Das Verschweigen oder Schönreden von Problemen ist zu einem wesentlichen Kennzeichen heutiger EU-Politik geworden. Das gilt auch in bezug auf den geplanten Beitritt Bulgariens und Rumäniens im Januar 2007 oder spätenstens ein Jahr später. Zwar werden die großen politischen, wirtschaftlichen und ethnisch-sozialen Probleme dieser Länder in der Öffentlichkeit durchaus zur Sprache gebracht - speziell die in der Südostecke des Kontinents allgegenwärtige Korruption -, doch nicht in der gebotenen Schärfe und nicht mit den absehbaren schwerwiegenden Folgen. Sprich: einschließlich der Aussicht, daß Rumänien ebenso wie Bulgarien weder kurz- noch mittelfristig in die Europäische Union integrierbar sind. Die schon jetzt mit der Integration der ostmitteleuropäischen Staaten am Ende ihrer politisch-finanziellen Möglichkeiten angelangte Staatengemeinschaft halst sich zusätzlich schier unüberwindliche Schwierigkeiten auf, die letztlich ihren Zusammenbruch herbeiführen könnten.

Manche Hypotheken, die Rumänien und Bulgarien in die EU einbringen, sind in ihrem Ausmaß völlig unbekannt oder stehen unter einem ideologisch bedingten Diskussionsverbot.
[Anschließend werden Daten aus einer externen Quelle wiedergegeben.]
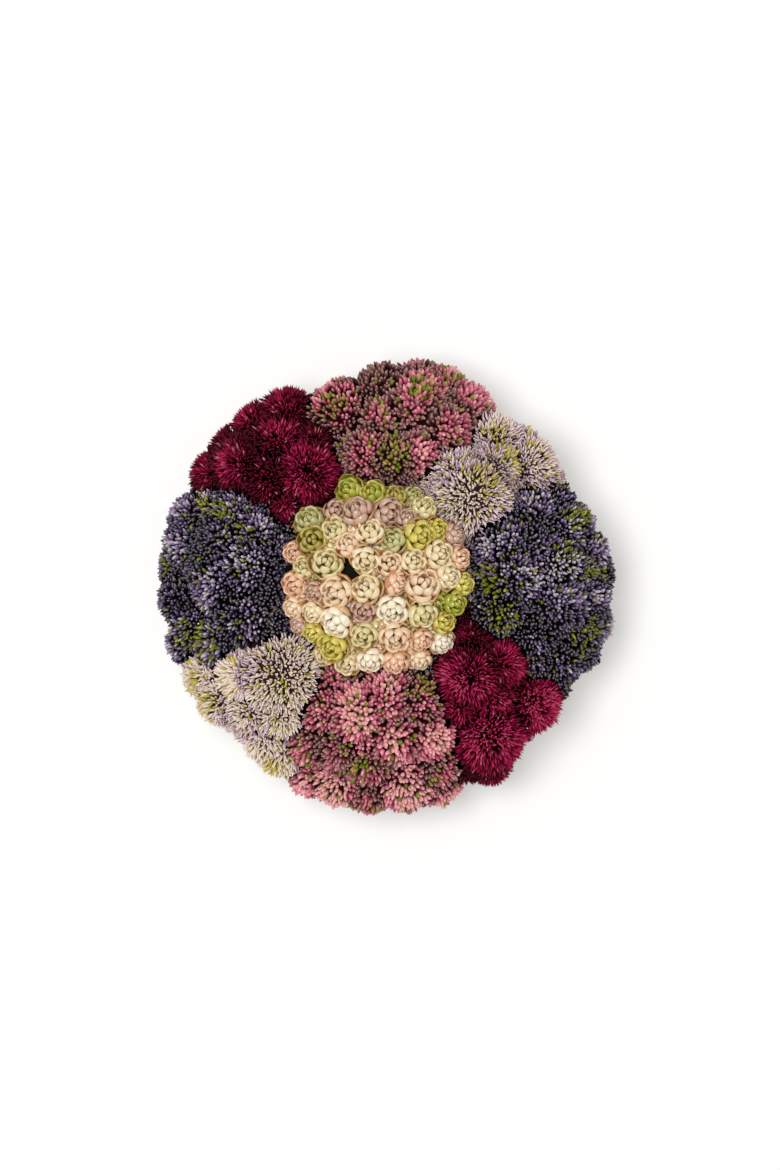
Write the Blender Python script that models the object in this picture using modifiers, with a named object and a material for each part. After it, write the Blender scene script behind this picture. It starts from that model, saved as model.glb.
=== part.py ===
"""A sedum arrangement: eight domed sedum heads round a dome of rosettes, in a low round bowl.

Lengths are metres and +Z is up. Seen from above, +X is to the right and +Y is away from the viewer.
The origin is the centre of the bowl's flat foot. Each head is a core with domes of pointed buds
standing out of it, larger than life, and stands on one stem. The stems stand in holes in the foam.
"""

import math
import random

import bmesh
import bpy
import numpy as np
from mathutils import Matrix, Vector

MM = 0.001
SEED = 11
GAP = 0.3 * MM  # left between pieces that touch

# The bowl is a turned shell. Its wall is a quarter of an ellipse from the foot to the rim.
RIM_RADIUS = 111 * MM
RIM_HEIGHT = 55 * MM
FOOT_RADIUS = 58 * MM
FOOT_HEIGHT = 4 * MM
FOOT_BEVEL = 1 * MM
WALL = 5 * MM
FLOOR = 8 * MM
WALL_POINTS = 6
ROUND_STEPS = 26

# The foam fills the bowl and is domed above the rim.
FOAM_EDGE_HEIGHT = 49 * MM
FOAM_EDGE_RADIUS = 105 * MM
FOAM_TOP_HEIGHT = 72 * MM
FOAM_DOME_POINTS = 3

# The bud clusters lie on a flat mound, and each head has a rise of its own.
SPREAD_RADIUS = 127.6 * MM
MOUND_RADIUS = 119 * MM
MOUND_FOOT = 46 * MM
MOUND_RISE = 51 * MM
HEAD_RISE = 10 * MM
MOUND_EDGE = 0.99  # the share of the radius past which the mound falls no further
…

Hier seien insbesondere die nach Millionen zählenden Zigeuner genannt, die auf lange Sicht wohl Rumäniens größtes Problem darstellen, sowie die türkische Volksgruppe in Bulgarien, um die es im folgenden gehen soll.

Schwächerer Druck nach 1990 auf Minderheiten

Bulgariens Verhältnis zum großen türkischen Nachbarn im Südosten ist historisch erheblich belastet, da Bulgarien seit der Unterwerfung 1393 bis zum russisch-türkischen Krieg von 1877/78 über viele Jahrhunderte eine unfreie osmanische Provinz war und erst 1908 die volle Unabhängigkeit erringen konnte. Diese Erfahrung wirkt sich nicht zuletzt auf die Haltung des Staatsvolkes gegenüber den heute fast 900.000 Angehörigen der türkischen Minderheit aus.
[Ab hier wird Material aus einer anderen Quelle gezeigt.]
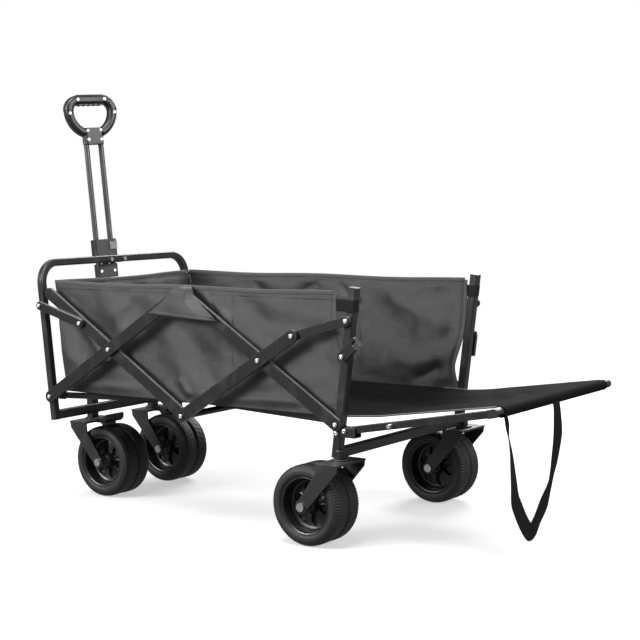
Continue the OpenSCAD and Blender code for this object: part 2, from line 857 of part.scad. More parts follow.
module fork_fn() { at_caster(0) fork(true); }
module fork_ff() { at_caster(1) fork(true); }
module fork_rn() { at_caster(2) fork(false); }
module fork_rf() { at_caster(3) fork(false); }
module axle_fn() { at_caster(0) axle(); }
module axle_ff() { at_caster(1) axle(); }
module axle_rn() { at_caster(2) axle(); }
module axle_rf() { at_caster(3) axle(); }
module tyre_fn() { at_caster(0) tyre(); }
module tyre_ff() { at_caster(1) tyre(); }
module tyre_rn() { at_caster(2) tyre(); }
module tyre_rf() { at_caster(3) tyre(); }
module rim_fn() { at_caster(0) rim(); }
module rim_ff() { at_caster(1) rim(); }
module rim_rn() { at_caster(2) rim(); }
module rim_rf() { at_caster(3) rim(); }
module pedal_near() { at_caster(0) pedal(); }
module pedal_far() { at_caster(1) pedal(); }

front_u_frame();
front_crossbar();
handle_clip();
front_rivets();
front_wall();
side_wall_near();
side_wall_far();
floor_panel();
fabric_flaps();
arms_a();
rivets_a();
arms_b();
lower_cross_tube();
arms_d();
rivets_d();
arms_c();
front_links();
rear_links();
rear_posts();
rear_crossbar();
tail_brackets();
rear_rivets();
post_loops();
latch_near();
latch_far();
tail_arms();
tail_tube();
tail_caps();
tail_panel();
tail_pins();
pull_strap();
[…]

Diese war und ist immer wieder Gegenstand innenpolitischen Streites und erklärt nicht unwesentlich den kometenhaften Aufstieg der im letzten Jahr gegründeten gegründeten rechtspopulistischen Partei Ataka, die bei den Parlamentswahlen vom Sommer 2005 fast neun Prozent erringen konnte. Zur Zeit erhitzen die bulgarischen Türken die Gemüter des Balkanlandes, weil die Bürgervereinigung Millet-Thrakien mit Unterschriftensammlungen eine Parlamentsdebatte über zehn Forderungen zur Stellung der türkischen Volksgruppe durchsetzen will. Wie ihr Vorsitzender Mendeles Kungün der Deutschen Welle erklärte, gehe es um die volle Anerkennung der Türken, deren Sprache zur zweiten Amtssprache erhoben werden solle und denen die Machthaber in Sofia eine eigene türkische Staatsuniversität bereitzustellen hätten.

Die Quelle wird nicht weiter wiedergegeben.